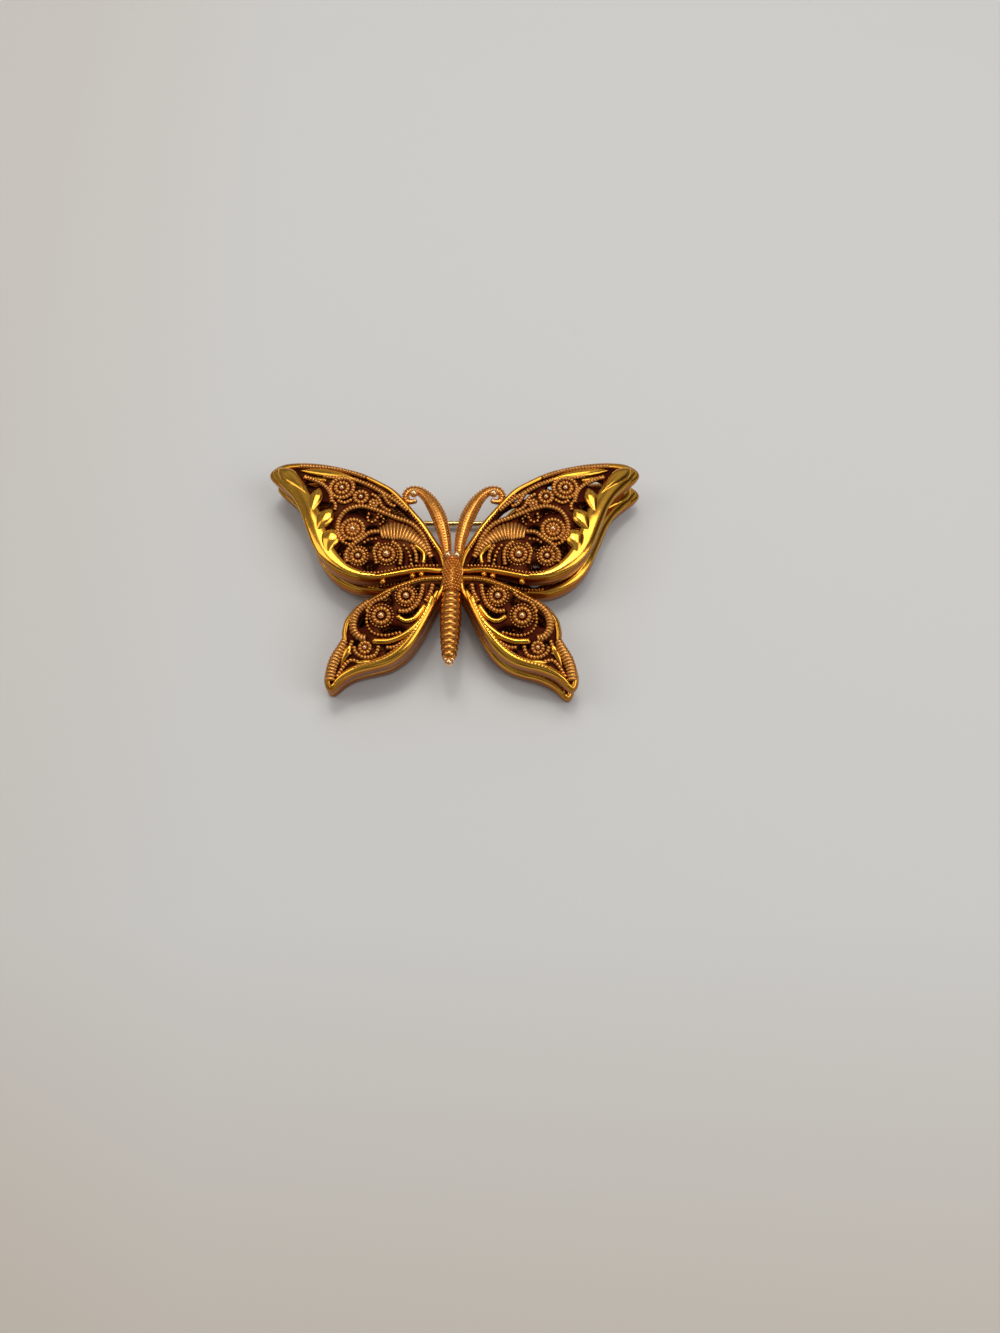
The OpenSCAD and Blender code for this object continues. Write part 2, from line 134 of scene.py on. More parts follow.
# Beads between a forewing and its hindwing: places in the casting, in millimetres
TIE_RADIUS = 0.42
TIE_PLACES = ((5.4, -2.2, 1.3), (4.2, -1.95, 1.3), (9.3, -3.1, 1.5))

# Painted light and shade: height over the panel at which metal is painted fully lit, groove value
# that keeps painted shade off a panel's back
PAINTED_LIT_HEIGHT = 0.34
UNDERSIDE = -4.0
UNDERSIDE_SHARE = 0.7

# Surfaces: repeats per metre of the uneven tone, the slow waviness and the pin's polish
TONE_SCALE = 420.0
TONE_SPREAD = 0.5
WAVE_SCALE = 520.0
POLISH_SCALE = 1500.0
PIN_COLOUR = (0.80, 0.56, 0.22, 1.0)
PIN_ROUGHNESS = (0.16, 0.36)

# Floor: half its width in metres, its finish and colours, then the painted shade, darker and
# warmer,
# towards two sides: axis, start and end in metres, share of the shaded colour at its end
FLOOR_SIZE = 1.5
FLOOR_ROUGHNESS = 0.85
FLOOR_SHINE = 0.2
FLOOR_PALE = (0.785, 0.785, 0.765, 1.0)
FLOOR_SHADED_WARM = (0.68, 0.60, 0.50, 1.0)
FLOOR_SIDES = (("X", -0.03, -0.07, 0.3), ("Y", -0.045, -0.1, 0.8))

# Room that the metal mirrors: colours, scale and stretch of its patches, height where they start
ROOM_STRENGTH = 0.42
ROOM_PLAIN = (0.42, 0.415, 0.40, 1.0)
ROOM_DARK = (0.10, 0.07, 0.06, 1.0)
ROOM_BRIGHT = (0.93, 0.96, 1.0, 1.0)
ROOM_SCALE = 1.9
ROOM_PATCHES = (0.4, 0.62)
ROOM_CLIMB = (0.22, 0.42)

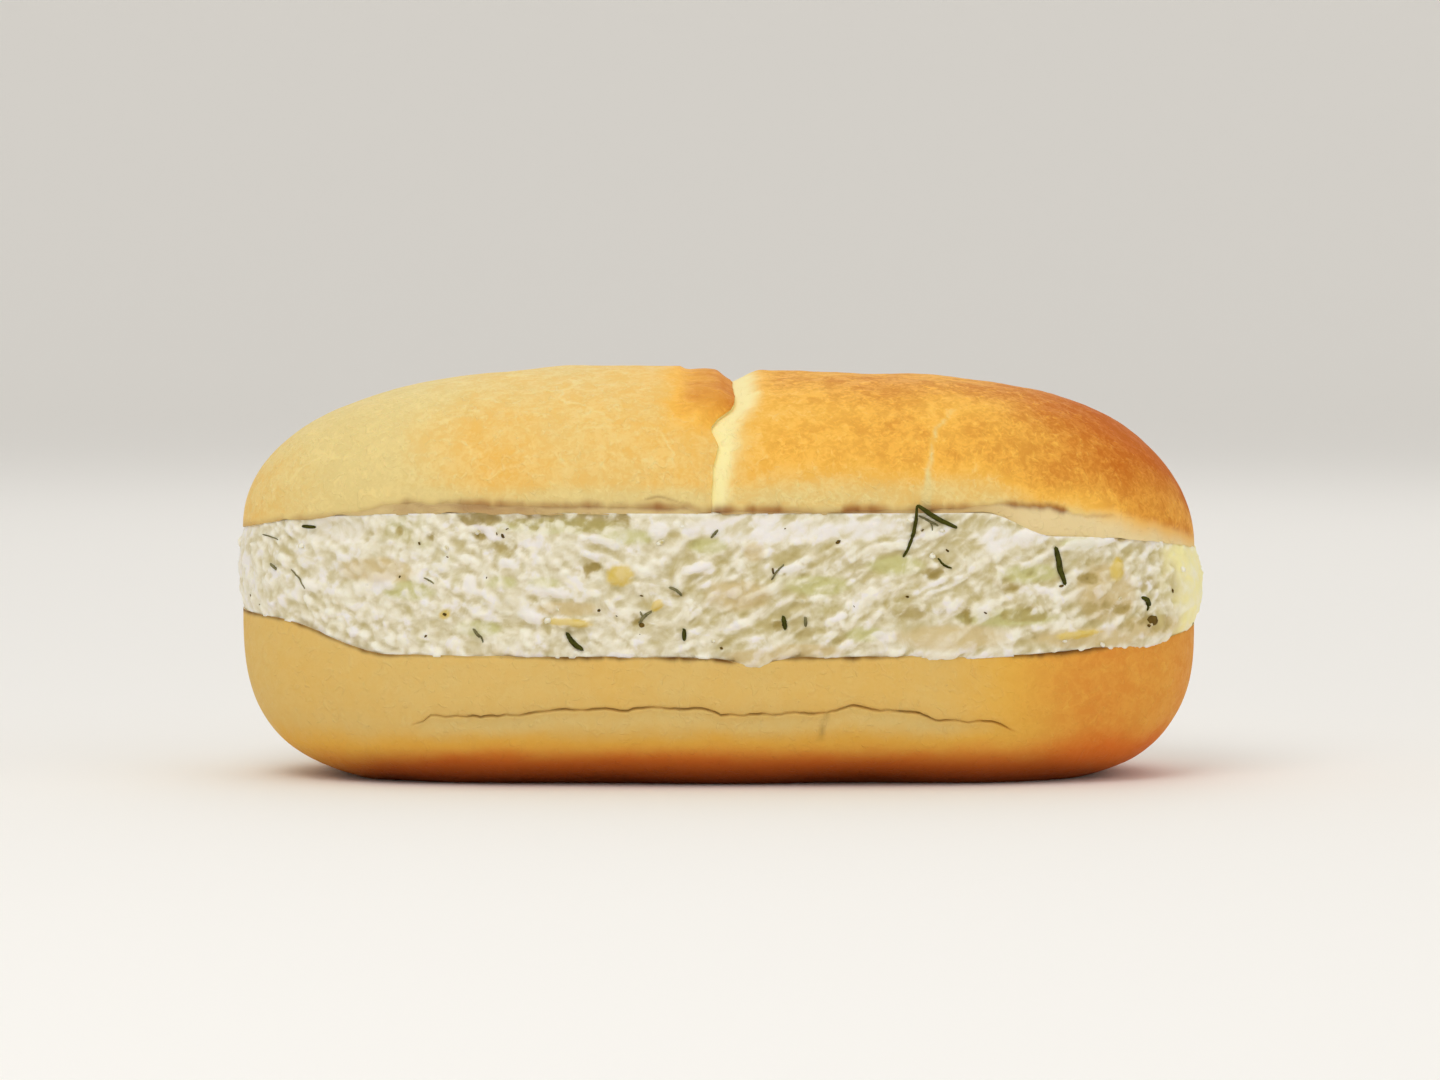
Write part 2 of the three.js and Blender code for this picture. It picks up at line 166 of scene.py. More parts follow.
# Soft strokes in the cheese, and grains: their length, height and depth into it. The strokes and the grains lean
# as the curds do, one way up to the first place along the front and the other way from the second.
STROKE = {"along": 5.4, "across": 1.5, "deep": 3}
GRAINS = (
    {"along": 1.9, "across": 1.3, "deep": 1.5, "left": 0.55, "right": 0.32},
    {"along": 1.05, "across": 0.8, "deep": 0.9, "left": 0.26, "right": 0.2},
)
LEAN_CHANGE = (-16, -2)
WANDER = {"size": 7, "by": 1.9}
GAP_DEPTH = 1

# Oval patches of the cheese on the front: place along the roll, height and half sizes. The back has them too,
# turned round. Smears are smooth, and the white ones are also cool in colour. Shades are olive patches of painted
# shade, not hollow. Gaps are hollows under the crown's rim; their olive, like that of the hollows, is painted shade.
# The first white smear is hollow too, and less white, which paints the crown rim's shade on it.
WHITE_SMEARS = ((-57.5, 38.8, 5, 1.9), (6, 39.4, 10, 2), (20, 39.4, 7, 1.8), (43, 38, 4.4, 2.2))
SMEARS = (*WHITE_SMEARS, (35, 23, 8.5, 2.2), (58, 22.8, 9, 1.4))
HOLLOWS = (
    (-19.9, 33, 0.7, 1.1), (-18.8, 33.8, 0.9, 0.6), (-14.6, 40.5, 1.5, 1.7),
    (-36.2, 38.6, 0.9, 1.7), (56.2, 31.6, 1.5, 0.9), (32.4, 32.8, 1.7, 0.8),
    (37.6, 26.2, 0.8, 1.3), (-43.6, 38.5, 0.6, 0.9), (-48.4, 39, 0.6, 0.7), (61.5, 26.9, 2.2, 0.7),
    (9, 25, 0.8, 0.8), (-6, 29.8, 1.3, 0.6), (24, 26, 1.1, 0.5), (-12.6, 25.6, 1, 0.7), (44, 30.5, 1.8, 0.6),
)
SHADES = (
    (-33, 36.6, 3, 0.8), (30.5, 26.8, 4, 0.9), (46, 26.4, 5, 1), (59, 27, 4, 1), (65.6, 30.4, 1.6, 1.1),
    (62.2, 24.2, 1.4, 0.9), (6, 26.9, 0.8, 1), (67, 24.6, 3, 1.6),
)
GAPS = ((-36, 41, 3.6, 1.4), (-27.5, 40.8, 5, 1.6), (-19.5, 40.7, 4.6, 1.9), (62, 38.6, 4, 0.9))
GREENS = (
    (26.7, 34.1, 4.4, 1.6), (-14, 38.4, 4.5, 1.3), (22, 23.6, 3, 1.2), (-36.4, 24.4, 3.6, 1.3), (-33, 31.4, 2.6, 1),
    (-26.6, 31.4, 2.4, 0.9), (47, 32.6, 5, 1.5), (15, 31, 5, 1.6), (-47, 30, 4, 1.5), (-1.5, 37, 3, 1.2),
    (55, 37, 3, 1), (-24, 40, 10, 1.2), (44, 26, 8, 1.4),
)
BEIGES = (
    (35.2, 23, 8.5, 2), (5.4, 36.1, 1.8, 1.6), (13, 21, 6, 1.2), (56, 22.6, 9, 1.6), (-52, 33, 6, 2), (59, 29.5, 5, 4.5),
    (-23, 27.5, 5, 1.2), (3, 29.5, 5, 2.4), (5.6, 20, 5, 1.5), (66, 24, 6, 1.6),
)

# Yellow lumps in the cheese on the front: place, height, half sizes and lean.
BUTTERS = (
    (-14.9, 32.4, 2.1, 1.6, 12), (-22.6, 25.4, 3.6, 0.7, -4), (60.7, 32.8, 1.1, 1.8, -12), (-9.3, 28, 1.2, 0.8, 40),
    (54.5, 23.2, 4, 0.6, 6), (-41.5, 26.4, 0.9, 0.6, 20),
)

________

- **Instruction**
Copy exactly the lines from the top of the entries through the line with "-0.045, -0.1, 0.8))" in it, please, keeping both ends and adding nothing.

- **Finished task**
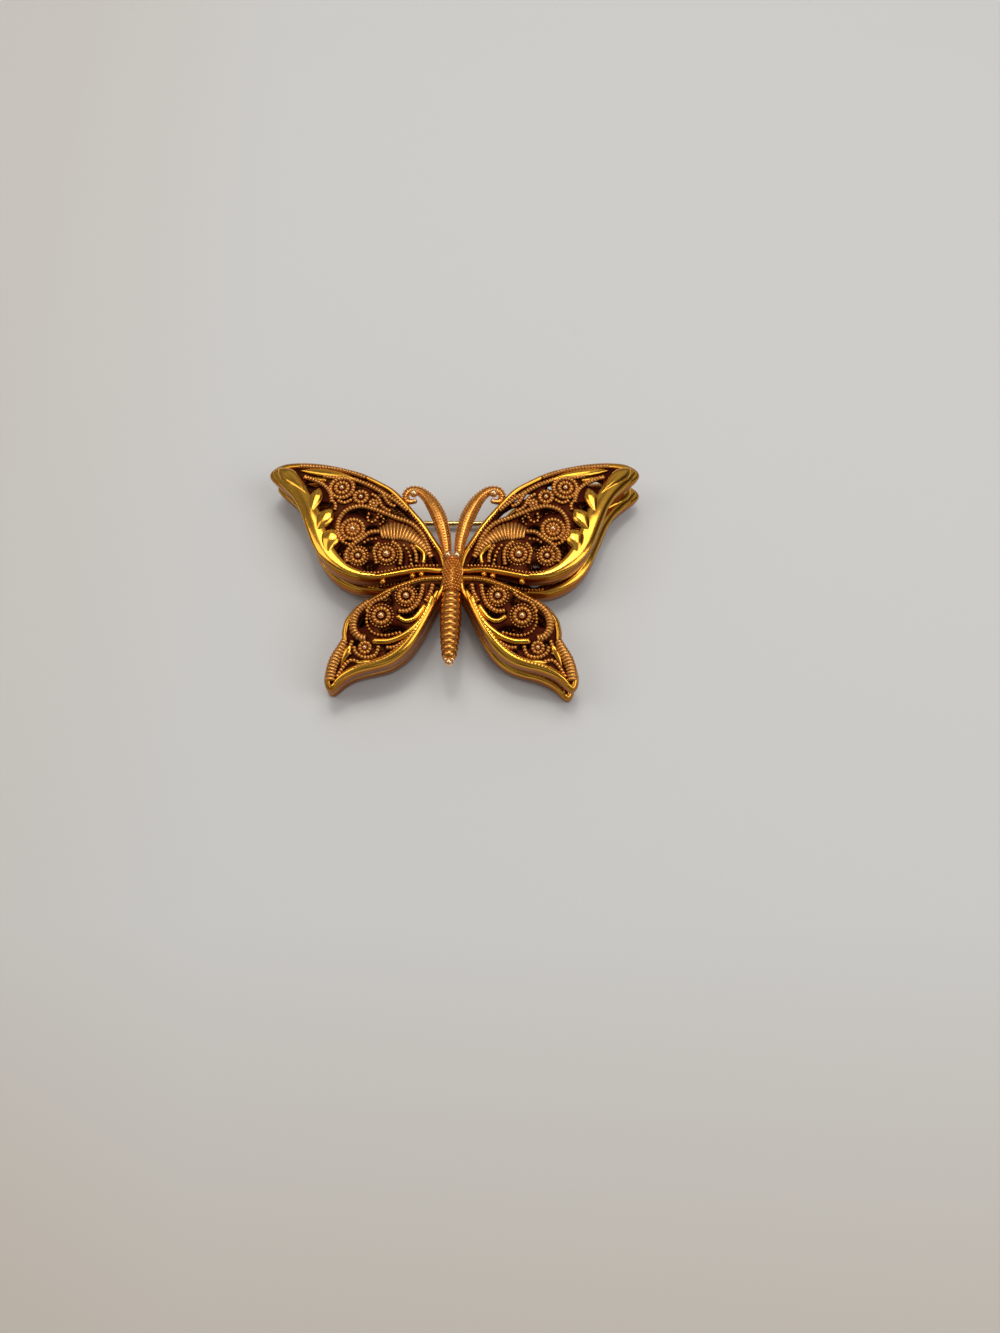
The OpenSCAD and Blender code for this object continues. Write part 2, from line 134 of scene.py on. More parts follow.
# Beads between a forewing and its hindwing: places in the casting, in millimetres
TIE_RADIUS = 0.42
TIE_PLACES = ((5.4, -2.2, 1.3), (4.2, -1.95, 1.3), (9.3, -3.1, 1.5))

# Painted light and shade: height over the panel at which metal is painted fully lit, groove value
# that keeps painted shade off a panel's back
PAINTED_LIT_HEIGHT = 0.34
UNDERSIDE = -4.0
UNDERSIDE_SHARE = 0.7

# Surfaces: repeats per metre of the uneven tone, the slow waviness and the pin's polish
TONE_SCALE = 420.0
TONE_SPREAD = 0.5
WAVE_SCALE = 520.0
POLISH_SCALE = 1500.0
PIN_COLOUR = (0.80, 0.56, 0.22, 1.0)
PIN_ROUGHNESS = (0.16, 0.36)

# Floor: half its width in metres, its finish and colours, then the painted shade, darker and
# warmer,
# towards two sides: axis, start and end in metres, share of the shaded colour at its end
FLOOR_SIZE = 1.5
FLOOR_ROUGHNESS = 0.85
FLOOR_SHINE = 0.2
FLOOR_PALE = (0.785, 0.785, 0.765, 1.0)
FLOOR_SHADED_WARM = (0.68, 0.60, 0.50, 1.0)
FLOOR_SIDES = (("X", -0.03, -0.07, 0.3), ("Y", -0.045, -0.1, 0.8))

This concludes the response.